French students protest higher education reform

12.05.2018, Paris.

Law and Political Sciences Department students at Paris Nanterre University (Paris 10) could not reach the place where their exams were supposed to take place because it was blocked by the students’ trade union, AFP reported on May 11.

The exams scheduled for May 11 and 12 were cancelled. Earlier, on May 10th Grenoble University rescheduled its exams. But in general, the student movement is growing smaller, media believes. The Ministry reported only about two universities being blocked (Rennes 2 and Nanterre universities) and five experiencing unrest (Limoges, Nantes, Marseille, Sorbonne, and Paris 8 universities) as of May 10.

Nanterre university continues to be in the list of the universities fully blocked by the reform opponents, who blame the reform of creating a nontransparent enrollment system.

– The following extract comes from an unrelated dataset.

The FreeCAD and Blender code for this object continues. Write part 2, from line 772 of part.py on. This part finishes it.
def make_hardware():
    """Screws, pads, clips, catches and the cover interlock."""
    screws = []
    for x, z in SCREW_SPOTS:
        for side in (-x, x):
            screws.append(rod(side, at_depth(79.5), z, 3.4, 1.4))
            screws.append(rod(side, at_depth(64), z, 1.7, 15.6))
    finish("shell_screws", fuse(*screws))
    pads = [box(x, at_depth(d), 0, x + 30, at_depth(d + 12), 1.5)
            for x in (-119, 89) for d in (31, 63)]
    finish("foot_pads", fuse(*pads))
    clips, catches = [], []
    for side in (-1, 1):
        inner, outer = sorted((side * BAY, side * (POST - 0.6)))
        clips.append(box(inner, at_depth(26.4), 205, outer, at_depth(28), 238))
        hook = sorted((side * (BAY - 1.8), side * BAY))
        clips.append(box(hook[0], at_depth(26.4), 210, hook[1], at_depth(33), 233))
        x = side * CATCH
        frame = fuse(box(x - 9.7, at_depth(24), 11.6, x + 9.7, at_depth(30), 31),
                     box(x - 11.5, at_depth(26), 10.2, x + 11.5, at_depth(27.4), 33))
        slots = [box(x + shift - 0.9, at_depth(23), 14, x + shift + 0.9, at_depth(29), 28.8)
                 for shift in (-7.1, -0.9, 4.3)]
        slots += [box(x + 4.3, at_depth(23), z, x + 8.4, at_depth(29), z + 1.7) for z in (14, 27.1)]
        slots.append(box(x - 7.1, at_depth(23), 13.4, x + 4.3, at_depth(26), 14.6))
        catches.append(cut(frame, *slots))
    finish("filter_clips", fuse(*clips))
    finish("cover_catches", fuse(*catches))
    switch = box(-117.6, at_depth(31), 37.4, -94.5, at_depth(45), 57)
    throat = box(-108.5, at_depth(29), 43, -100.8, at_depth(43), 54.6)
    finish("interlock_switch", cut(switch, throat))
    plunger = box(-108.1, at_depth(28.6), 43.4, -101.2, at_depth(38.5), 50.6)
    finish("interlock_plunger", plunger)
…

France has been paralyzed by students’ unrest since March 2018 following the adoption of a new higher education law, which Frédérique Vidal, Minister of Higher Education, Research and Innovation called the “Orientation and Success Bill” (“Orientation et réussite des étudiants”).

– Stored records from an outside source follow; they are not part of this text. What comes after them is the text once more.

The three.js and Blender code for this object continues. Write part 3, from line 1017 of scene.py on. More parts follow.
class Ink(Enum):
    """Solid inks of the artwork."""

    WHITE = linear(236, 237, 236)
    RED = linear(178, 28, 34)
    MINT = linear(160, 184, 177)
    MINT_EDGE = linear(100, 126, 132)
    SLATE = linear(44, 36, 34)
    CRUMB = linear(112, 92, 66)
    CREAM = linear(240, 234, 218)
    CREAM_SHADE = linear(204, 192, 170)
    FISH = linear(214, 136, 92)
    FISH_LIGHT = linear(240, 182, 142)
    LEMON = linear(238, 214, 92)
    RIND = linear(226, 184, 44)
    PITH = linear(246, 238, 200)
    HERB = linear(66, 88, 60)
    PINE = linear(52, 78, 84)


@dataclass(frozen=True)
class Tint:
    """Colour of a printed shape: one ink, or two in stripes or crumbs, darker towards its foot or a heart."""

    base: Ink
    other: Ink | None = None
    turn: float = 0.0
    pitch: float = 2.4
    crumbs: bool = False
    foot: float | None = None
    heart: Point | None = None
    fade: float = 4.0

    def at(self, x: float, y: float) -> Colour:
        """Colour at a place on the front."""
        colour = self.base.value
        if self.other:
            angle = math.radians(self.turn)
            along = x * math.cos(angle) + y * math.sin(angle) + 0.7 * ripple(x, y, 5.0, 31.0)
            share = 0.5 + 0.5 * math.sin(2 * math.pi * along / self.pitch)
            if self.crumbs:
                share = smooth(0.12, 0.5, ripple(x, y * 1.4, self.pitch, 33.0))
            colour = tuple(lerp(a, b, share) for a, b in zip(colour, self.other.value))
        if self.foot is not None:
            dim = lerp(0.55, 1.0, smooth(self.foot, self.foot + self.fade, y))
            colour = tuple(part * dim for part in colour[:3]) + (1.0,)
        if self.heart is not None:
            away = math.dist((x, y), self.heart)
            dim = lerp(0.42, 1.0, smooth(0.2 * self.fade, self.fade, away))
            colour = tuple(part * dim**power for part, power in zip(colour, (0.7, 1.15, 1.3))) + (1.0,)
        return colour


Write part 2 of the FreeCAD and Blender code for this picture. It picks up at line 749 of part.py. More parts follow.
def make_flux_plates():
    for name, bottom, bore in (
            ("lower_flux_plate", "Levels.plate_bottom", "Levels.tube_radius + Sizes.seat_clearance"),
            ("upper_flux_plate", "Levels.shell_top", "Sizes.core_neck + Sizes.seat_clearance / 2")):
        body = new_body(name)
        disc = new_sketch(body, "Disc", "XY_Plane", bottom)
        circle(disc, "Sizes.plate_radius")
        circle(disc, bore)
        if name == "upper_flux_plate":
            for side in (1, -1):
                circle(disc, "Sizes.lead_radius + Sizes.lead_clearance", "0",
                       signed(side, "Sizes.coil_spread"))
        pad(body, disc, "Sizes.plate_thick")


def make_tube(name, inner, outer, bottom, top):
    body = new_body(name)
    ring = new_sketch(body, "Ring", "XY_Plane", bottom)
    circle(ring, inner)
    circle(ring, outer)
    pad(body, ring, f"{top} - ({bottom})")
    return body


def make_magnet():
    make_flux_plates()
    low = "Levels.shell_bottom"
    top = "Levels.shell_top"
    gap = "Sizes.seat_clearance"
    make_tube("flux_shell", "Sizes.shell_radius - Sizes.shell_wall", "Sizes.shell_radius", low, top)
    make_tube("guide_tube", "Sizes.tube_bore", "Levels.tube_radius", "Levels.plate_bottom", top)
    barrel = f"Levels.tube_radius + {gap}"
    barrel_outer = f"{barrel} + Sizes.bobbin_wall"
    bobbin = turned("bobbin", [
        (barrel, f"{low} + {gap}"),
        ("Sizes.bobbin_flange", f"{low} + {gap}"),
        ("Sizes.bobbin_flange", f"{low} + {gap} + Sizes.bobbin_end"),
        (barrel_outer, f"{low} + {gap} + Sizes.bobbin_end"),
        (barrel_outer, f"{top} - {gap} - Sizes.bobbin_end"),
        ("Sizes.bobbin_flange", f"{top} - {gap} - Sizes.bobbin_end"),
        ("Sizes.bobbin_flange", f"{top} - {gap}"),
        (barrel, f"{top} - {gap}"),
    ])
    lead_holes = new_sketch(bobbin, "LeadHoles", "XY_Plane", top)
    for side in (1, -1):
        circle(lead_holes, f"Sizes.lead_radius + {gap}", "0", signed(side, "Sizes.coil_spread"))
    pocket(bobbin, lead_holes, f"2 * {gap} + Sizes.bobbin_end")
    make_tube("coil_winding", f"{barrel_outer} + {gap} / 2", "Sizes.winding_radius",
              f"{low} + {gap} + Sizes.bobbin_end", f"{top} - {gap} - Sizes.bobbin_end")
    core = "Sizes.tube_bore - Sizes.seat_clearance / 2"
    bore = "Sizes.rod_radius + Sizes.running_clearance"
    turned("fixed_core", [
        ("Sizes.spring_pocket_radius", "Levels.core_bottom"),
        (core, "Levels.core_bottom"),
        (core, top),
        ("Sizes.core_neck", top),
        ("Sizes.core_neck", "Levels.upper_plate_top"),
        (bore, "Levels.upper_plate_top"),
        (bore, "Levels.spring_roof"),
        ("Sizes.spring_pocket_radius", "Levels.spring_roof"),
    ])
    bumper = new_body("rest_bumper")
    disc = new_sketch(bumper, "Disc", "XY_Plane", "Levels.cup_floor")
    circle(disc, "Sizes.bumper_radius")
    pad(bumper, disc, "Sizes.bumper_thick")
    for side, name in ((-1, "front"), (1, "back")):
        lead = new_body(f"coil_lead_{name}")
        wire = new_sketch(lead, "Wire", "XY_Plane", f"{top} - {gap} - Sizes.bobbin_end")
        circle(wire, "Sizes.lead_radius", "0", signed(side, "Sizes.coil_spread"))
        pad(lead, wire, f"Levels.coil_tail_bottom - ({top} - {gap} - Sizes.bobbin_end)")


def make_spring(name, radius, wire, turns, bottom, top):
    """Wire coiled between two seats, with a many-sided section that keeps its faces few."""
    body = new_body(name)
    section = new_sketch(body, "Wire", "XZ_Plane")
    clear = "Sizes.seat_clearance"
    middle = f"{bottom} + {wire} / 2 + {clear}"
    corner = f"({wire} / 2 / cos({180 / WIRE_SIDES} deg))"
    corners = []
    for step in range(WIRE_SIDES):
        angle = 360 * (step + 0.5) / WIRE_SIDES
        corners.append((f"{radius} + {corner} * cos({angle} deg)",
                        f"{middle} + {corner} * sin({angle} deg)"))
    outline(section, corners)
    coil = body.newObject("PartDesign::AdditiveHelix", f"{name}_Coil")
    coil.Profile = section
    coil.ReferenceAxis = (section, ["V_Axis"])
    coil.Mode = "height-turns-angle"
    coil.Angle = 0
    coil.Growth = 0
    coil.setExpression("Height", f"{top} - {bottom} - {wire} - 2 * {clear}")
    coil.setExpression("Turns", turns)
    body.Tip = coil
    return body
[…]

French system of higher education provides that students can enroll based on the results of their high school exams with no entry exams being passed (except for higher engineering schools ). As a result, the competition to some universities has risen to such a degree that these universities have no physical capacity to enroll everyone who applies. But the real competition happens at the first year of education exams filtering about 60 percent of the students out.

At the same time, graduates of other departments cannot find a job. Accordingly, these departments are viewed as less popular.

The new bill provides selection based on the student’s profile at Parcoursup system registering all school records of a student. Students having more or less equal quantitative results are then being evaluated under subjective criteria. The enrollment committee has to evaluate self-assessment, motivation, and professional experience of a student (reports on internships, acquaintances in the field of profession).

Education professionals say that this practice can lead to increased social inaccessibility of a number of professions to low-status families existing in a quite strong estates system on top of everything.

University rectors also challenge the “Orientation and Success Bill”. They call it immature and failing to address the problems of education, and refuse to perform segregation of this sort due to the lack of time, assets and ideological uncertainty. The Poitiers, Rouen, Lyon 2, Bordeaux, Michel de Montaigne and Pau universities made this decision. “Other means are required to create a bill of such a scale to positively respond to a number of problems,” head of the Le Mans university Rachid El Guerjouma thinks.